If I remember correctly the performance difference was around %2-3 for a part of the code, but we're still not running the entire solver on CPUs so don't know for certain how it'll be at the end. But considering -ffast-math can only make FP stuff better and we're bandwidth bound, its impact will likely be small. And when it comes to the affect of it on accuracy, I think its very unlikely that it'll have an impact as you mentioned. In CFD simulations we operate on pairs of data with similar order of magnitude, and if things go bad and we get to a point where -ffast-math can have an impact on accuracy, it probably won't make any difference and simulation would blow up regardless. The only case I can think of this might have an impact is an iLES simulation, but probably even for that it might not have any measurable impact.
And I also want to try some performance optimisations on CUDA kernels that I put on hold a few months ago to do more work on the codebase. I'll try and use similar flags on the GPU and measure their impact on performance, and I think this issue is a good place to report those as well.
A very interesting article. If the observed performance difference is low, it might be better to favour the safer -O3
by default, and document how to change this. Based on the article though we might want to check what impact it has on vectorisation across TDMA solves/etc (although given the explicit use of OMP SIMD in the CPU code atleast this should, hopefully not be impacted).
I remember some tests on 2D TGV with similar results at machine precision for low-level and high-level optimization using gfortran. However, I am afraid this kind of test can change depending on the machine, the compiler, the compiler version, ...

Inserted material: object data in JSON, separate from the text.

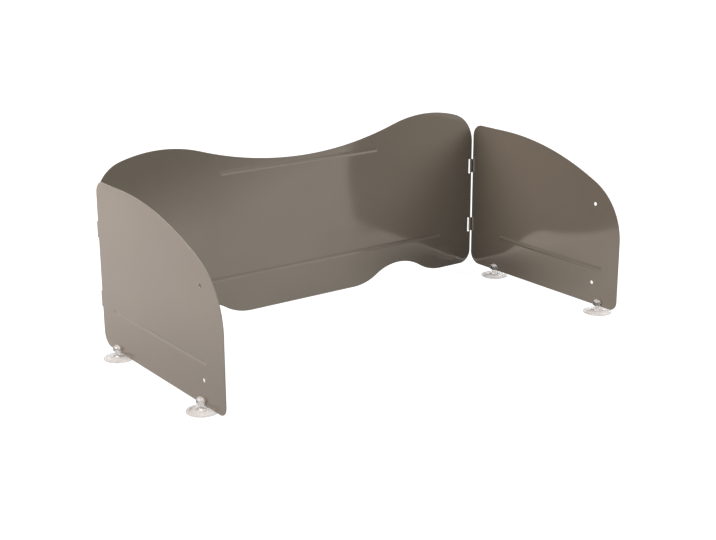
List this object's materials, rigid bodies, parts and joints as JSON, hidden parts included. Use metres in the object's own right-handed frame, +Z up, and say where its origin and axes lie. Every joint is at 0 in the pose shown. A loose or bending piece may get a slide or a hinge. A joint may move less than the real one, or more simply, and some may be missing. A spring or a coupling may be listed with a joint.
{
  "type": "camp table windscreen",
  "caption": "Folding sheet-metal wind guard for a table stove: dipped back panel with hose notches, side wings on rolled-tab hinges, clear suction-cup feet.",
  "frame": {"origin": "on the table, under the middle of the object's bounding box", "axes": "+X to the right seen from the open front, -Y towards the open front, +Z up"},
  "size_m": [0.7488, 0.3518, 0.2849],
  "materials": {
    "painted_sheet": "semi-gloss taupe-bronze baked paint on sheet metal",
    "clear_cup": "clear soft PVC, glossy"
  },
  "bodies": {
    "back": {"back_panel": "painted_sheet"},
    "wing_left": {"left_wing": "painted_sheet"},
    "wing_right": {"right_wing": "painted_sheet"},
    "foot_left_rear": {"cup_left_rear": "clear_cup"},
    "foot_left_front": {"cup_left_front": "clear_cup"},
    "foot_right_rear": {"cup_right_rear": "clear_cup"},
    "foot_right_front": {"cup_right_front": "clear_cup"}
  },
  "joints": [
    {"name": "left_wing_fold", "type": "hinge", "parent": "back", "child": "wing_left", "pos_m": [-0.35015, 0.1736, 0.01], "axis": [0, 0, -1], "range_deg": [-80, 180]},
    {"name": "right_wing_fold", "type": "hinge", "parent": "back", "child": "wing_right", "pos_m": [0.35015, 0.1736, 0.01], "axis": [0, 0, 1], "range_deg": [-80, 180]},
    {"name": "cup_left_rear_pull_off", "type": "slide", "parent": "wing_left", "child": "foot_left_rear", "axis": [0, 0, -1], "range_m": [0, 0.0112]},
    {"name": "cup_left_front_pull_off", "type": "slide", "parent": "wing_left", "child": "foot_left_front", "axis": [0, 0, -1], "range_m": [0, 0.0112]},
    {"name": "cup_right_rear_pull_off", "type": "slide", "parent": "wing_right", "child": "foot_right_rear", "axis": [0, 0, -1], "range_m": [0, 0.0112]},
    {"name": "cup_right_front_pull_off", "type": "slide", "parent": "wing_right", "child": "foot_right_front", "axis": [0, 0, -1], "range_m": [0, 0.0112]}
  ]
}
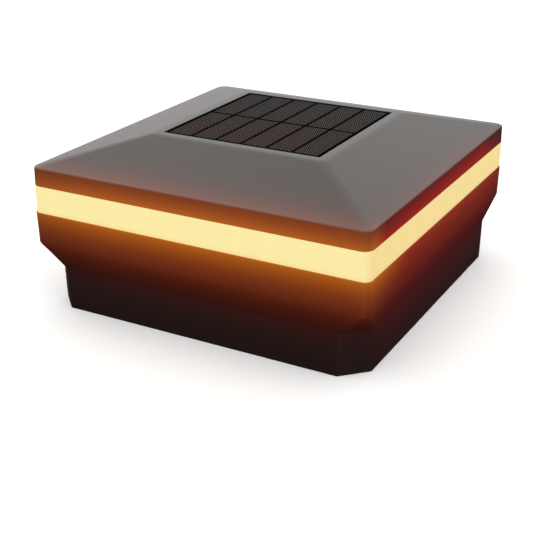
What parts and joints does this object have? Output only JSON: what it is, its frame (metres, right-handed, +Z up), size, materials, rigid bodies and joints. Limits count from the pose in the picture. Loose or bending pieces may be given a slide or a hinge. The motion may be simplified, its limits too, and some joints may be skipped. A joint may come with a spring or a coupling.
{
  "type": "deck post cap light",
  "caption": "Square hipped cap light for a deck post: solar panel in its flat top, glowing band all round, and a skirt that slips over the post.",
  "frame": {"origin": "middle of the square outlined by the skirt's lower edge, at the height of that edge", "axes": "+Z up out of the solar panel; -Y the front, the face towards the left in the picture; +X to the right seen from the front"},
  "size_m": [0.138, 0.138, 0.0654],
  "materials": {
    "cover_plastic": "satin moulded ABS, fine texture, dark taupe grey",
    "base_plastic": "satin moulded ABS, fine texture, brown black",
    "opal_band": "opal acrylic, lit from behind, warm white",
    "gasket_rubber": "black silicone rubber",
    "foam_tape": "grey foam tape",
    "panel_board": "black lacquered glass-fibre board",
    "solar_silicon": "dark brown black silicon with a fine pattern",
    "panel_clear": "clear matt laminate",
    "reflector_white": "white moulded polycarbonate",
    "led_board_white": "white lacquered board",
    "led_phosphor": "warm white phosphor",
    "flex_copper": "amber flexible circuit",
    "circuit_green": "green lacquered glass-fibre board",
    "chip_black": "black moulded epoxy",
    "choke_ferrite": "dark grey ferrite and wound wire",
    "capacitor_sleeve": "dark blue sleeve",
    "socket_nylon": "natural nylon",
    "switch_case": "pressed steel case",
    "switch_knob": "white acetal",
    "battery_can": "metal can in a blue sleeve",
    "contact_nickel": "nickel-plated spring steel",
    "screw_steel": "zinc-plated steel",
    "lead_red": "PVC-insulated twin wire",
    "lead_white": "PVC-insulated twin wire"
  },
  "bodies": {
    "housing": {"top_cover": "cover_plastic", "light_diffuser": "opal_band", "base_housing": "base_plastic", "cover_gasket": "gasket_rubber", "base_gasket": "gasket_rubber", "panel_pad": "foam_tape", "panel_backing": "panel_board", "panel_sheet": "panel_clear", "solar_cell_1": "solar_silicon", "solar_cell_2": "solar_silicon", "solar_cell_3": "solar_silicon", "solar_cell_4": "solar_silicon", "solar_cell_5": "solar_silicon", "solar_cell_6": "solar_silicon", "solar_cell_7": "solar_silicon", "solar_cell_8": "solar_silicon", "solar_cell_9": "solar_silicon", "solar_cell_10": "solar_silicon", "solar_cell_11": "solar_silicon", "solar_cell_12": "solar_silicon", "reflector": "reflector_white", "led_board_front": "led_board_white", "led_board_right": "led_board_white", "led_board_back": "led_board_white", "led_board_left": "led_board_white", "leds_front": "led_phosphor", "leds_right": "led_phosphor", "leds_back": "led_phosphor", "leds_left": "led_phosphor", "led_links": "flex_copper", "control_board": "circuit_green", "charge_chip": "chip_black", "choke_coil": "choke_ferrite", "capacitor": "capacitor_sleeve", "lead_sockets": "socket_nylon", "switch_body": "switch_case", "battery_cell": "battery_can", "contact_plate": "contact_nickel", "contact_spring": "contact_nickel", "battery_door": "base_plastic", "door_gasket": "gasket_rubber", "door_screws": "screw_steel", "housing_screws": "screw_steel", "board_screws": "screw_steel", "panel_lead": "lead_red", "led_lead": "lead_white", "battery_leads": "lead_red"},
    "switch_knob": {"switch_slider": "switch_knob"}
  },
  "joints": [
    {"name": "switch_slide", "type": "slide", "parent": "housing", "child": "switch_knob", "axis": [1, 0, 0], "range_m": [0, 0.003]}
  ]
}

So how do we feel about setting the default value to just -O3
, so a new user compiles with no potential numerical issues (from fast-math at least...) but we document in the user guide & in the CMakeLists.txt how to change it with info on potential issues & performance gains.
OR we could keep fast-math on and print a warning when compiling & running telling the user to check their results or turn opts down to -O3
.
:+1: for option 1, :-1: for option 2, :eyes: for a different suggestion.
Having below in the CMake file
set(CMAKE_Fortran_FLAGS_FAST "-O3 -ffast-math")
and then using -DCMAKE_BUILD_TYPE=fast
when building worked for me. Does anyone know if this is something CMake supports or I'm being luck somehow, or missing something? If this is okay it will allow people to go ahead with their preference regarding -ffast-math
.
My main concern is the vectorisation as @pbartholomew08 mentioned because it makes a meaningful difference, not just a few percent, and it can be tricky to get the compiler to generate the instructions especially for AVX512, but it'll be easy to spot. Hopefuly compiler will vectorise even without -ffast-math
, and I'm pretty sure it did in my earlier tests. However, [1] mentiones the potential vectorisation issues for SSE and SSE2 in particular, and I'm sure it goes all the way up to AVX512 too. If it doesn't vectorise in some cases, we may consider adding a specific flag to enable vectorsiation in the release
build, so that performance impact of not having -ffast-math
will be minimal while not letting anyone getting scared. I'll probably go ahead with fast
build most of the time and do occasional checks just out of curiosity, reporting anything interesting.
Just noticed we're setting
-ffast-math
or-fast
in the release build. For a summary of why this is dangerous yet helpful, see this blog post. I haven't personally found it affects the correctness of fluid simulations, but I also haven't found it to improve performance so I tend to stick to just-O3
just in case.I think it's worth testing
-ffast-math
actually improves performance, and